When the Hong Kong government tersely announced this week that the central government had decided to change the location and timing of a key meeting of Apec finance ministers from Hong Kong to Beijing this September, the rumours began to fly.
Beijing, some speculated, might have been worried about the potential for protests during the high-profile meeting. Others saw it as a sign of the ongoing gradual erosion of Hong Kong’s special status and role as China’s premier international financial hub. After all, Beijing’s change of mind comes just five months after it had agreed to let Hong Kong, still touted as Asia’s “world city”, run the event.
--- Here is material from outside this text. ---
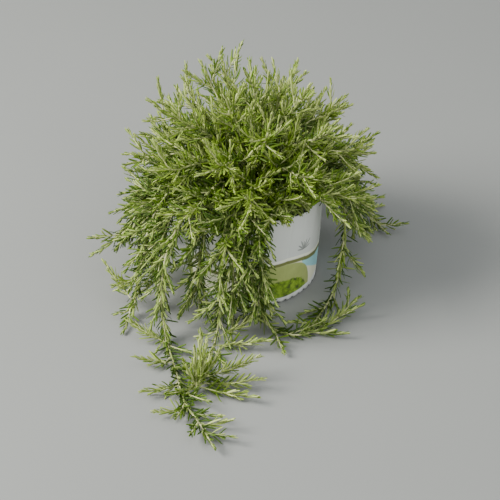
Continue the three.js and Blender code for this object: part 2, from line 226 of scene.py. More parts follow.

That, though, was before debate had intensified in the special administrative region over necessary electoral reforms to bring about universal suffrage in 2017.
Whatever the full reason, though, the revoking of Hong Kong’s chance to host the ministerial-level meeting does not bode well for the call for greater transparency and openness in the overall Apec process under China’s reins, including full and robust coverage of all decisions related to the Asia-Pacific Economic Co-operation forum.
Recent protests in Hong Kong had already drawn attention to eroding press freedoms. Still, the city is not alone in what is shaping up to be a year of living dangerously for the media in Asia, particularly in China.
In one example, a New York Times journalist, Austin Ramzy, was forced to leave China in January, ostensibly for visa reasons – but perhaps more as a pointed signal to others who report too freely on issues such as corruption – and China continues to imprison more than 30 local reporters, editors and bloggers, according to the Committee to Protect Journalists.
Elsewhere in Asia, this month, local journalist Suon Chan was killed in Cambodia after having reported on illegal fishing activities near his village. Another veteran journalist and filmmaker working on a film on the Khmer Rouge has gone missing. In the Philippines, justice has yet to be fully served in the more than 70 cases of murdered journalists since 1992.
How ironic it is, then, that China might still have the opportunity to show improvements in how it handles journalists, even as it proves less than forthcoming on the shifting of the Apec Finance Ministers’ meeting.
As host of the annual Apec forum this year, China has a chance to show the region, and the world, how much it has changed, on much more than economic fronts, since Apec last came to China. That meeting, in Shanghai in October 2001, in the lead-up to the 2008 Beijing Summer Olympics, was described as “the biggest international gathering on Chinese soil in modern history”.
As China’s economy matures and slows, it is time for Beijing to move towards stronger checks and balances that help make a stable, resilient economic system. This would include moves toward an independent judiciary and a freer, if not yet free, media.
Greater accountability and transparency would in the long term benefit both business – Chinese and otherwise – and the people.
Here, the Apec Secretariat in Singapore and diplomats and business leaders from the 21 member economies that comprise the grouping can play an encouraging role. With international bodies, from the Asian Development Bank to the UN and the World Trade Organisation, often hard-pressed to show results to their members and financial supporters, here is one area where a short-term impact can be clearly defined.
This would also be in line with the broader Apec goal of facilitating economic growth, co-operation, trade and investment among the Pacific Rim nations. An initial step would have included urging host China to welcome robust coverage of all meetings of senior officials and related meetings of Apec. The first has been taking place this month in Ningbo .
Just days before the Apec summit opened in Shanghai in 2001, China lifted internet blocks on a range of foreign news organisations, without any public announcement, as some 3,000 foreign media representatives descended on the meeting and China sought to convey a message of openness to the world.
Such a change may well come again in November, as the Apec summit comes to Beijing – or perhaps for the finance ministers’ meeting in September. But, well before then, China can show the world a more confident, more open side.
Of course, as host, China makes all final decisions regarding media access. But what happens in China, it seems, will increasingly stay in China, if some in authority have their way and the censorship worsens. That, though, is neither the sign of a modern economy nor of a confident stakeholder in a more peaceful and prosperous region.
White House spokesman Jay Carney has said the US is “very disappointed” over the departure of Ramzy from China. Yet, the reality is that even in the US, press freedom has been eroded enormously as the Obama administration focuses on cracking down on whistle-blowers, according Reporters Without Borders.
China has much to showcase and much of which to be proud. But much work needs to be done to improve the bureaucracy, enforce fair regulatory regimes, reduce government intervention and end corruption. A freer media can help ensure this happens. Keeping journalists locked out or locked in should no longer be business as usual anywhere in Asia, or the US, for that matter.
Let’s hope Apec can help make that happen in China, even as Hong Kong struggles with its own balancing act under the central government’s watchful eyes, and the realisation that a free media and a free economy are increasingly linked.